The legislation provided for a hotel developer to pick a site. It would receive post-performance tax breaks of up to $75 million to help underwrite construction of "public spaces" — meetings rooms, parking, utility lines — at the otherwise privately financed hotel. Projections estimated its cost at $335 million.

After Omni submitted the only bid for the project last November, a 13-member search committee recommended the county proceed with the negotiations.

McAdams said Tuesday that, by mid-July, "Omni wanted that incentive and then some, in the form of public grants and cash advances." He also said Omni would not agree to room-rate guarantees for large blocks of rooms required for conventions that would fill many hotels around the city, like the twice-annual Outdoor Retailer shows do.

Without room-rate protection, McAdams said, the deal was not acceptable to the county.

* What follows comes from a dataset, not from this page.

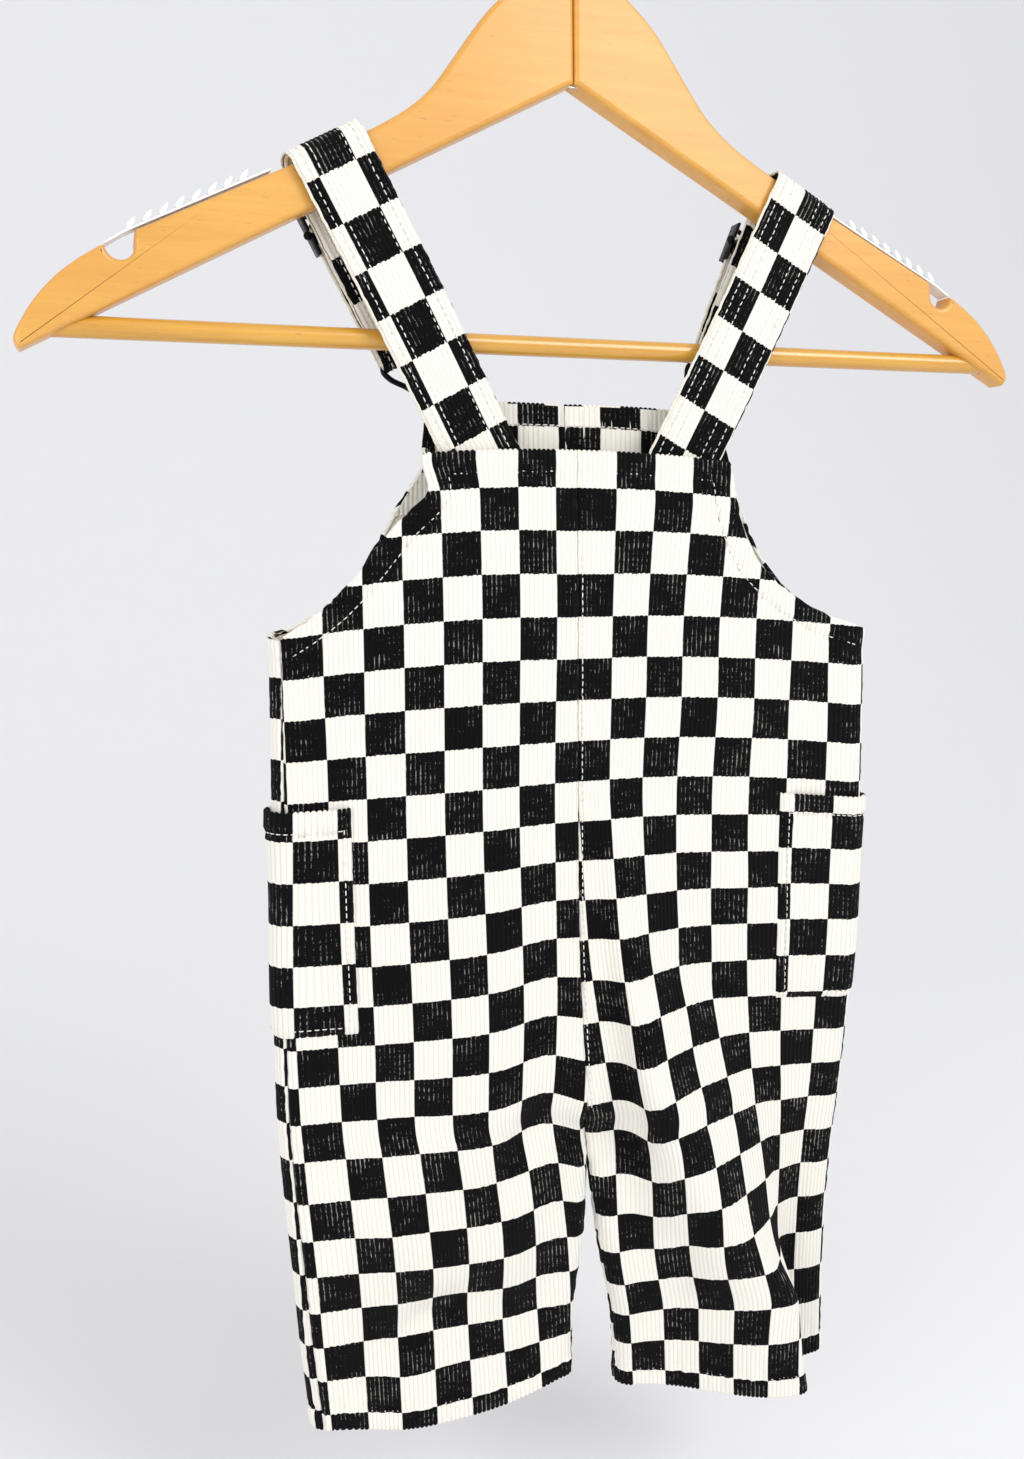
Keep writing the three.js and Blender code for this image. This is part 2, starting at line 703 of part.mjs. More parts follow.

"I strongly believe in this private hotel development and its economic value to the state, but not at any cost," he added. "Salt Lake County is a great place to invest, with a strong, vibrant economy. We just need to find a hotel developer that understands what an opportunity this is, and wants to negotiate a fair deal."

Muller said Omni "understands and supports the need for a reasonable room block agreement," evidenced by its ability to reach deals "to the satisfaction of other municipalities for similar projects."

He also said the company "indicated to the county it would revisit its stance on room rate" if the county had agreed to other incentives.

But McAdams said no. The requested cost of public participation was too high. He said the county will reissue a request for proposals.

Planning in the canyons

The next act in Mayor Ben McAdams' plan to resolve local-government boundary disputes in Salt Lake County shifts Wednesday to planning for the canyons from the Utah County line north to Lambs Canyon.

First, the Salt Lake County Planning Commission at 8:30 a.m. and then the Millcreek Township Planning Commission at 4 p.m. will consider endorsing an ordinance that would relinquish their control over canyon issues to a new Mountainous Planning District and a nine-member Planning Commission representing interests from throughout the county.

Both meetings will take place in the North Building of the County Government Center, 2001 S. State.

Through the Community Preservation Act, McAdams has promoted the concept that governance of the canyons impacts everyone in Salt Lake County and shouldn't be guided only by their respective foothills' jurisdictions.

In the proposed ordinance, the mayor and County Council will appoint Planning Commission members, including one canyon resident, and strive to "provide as much geographically balanced representation as is practicable."

The main act of the Community Preservation process occurs Nov. 3, when voters in six unincorporated-area townships decide whether their communities should become metro townships or cities. Residents of four dozen unincorporated islands will have a choice of staying the way they are now or annexing into an adjacent city.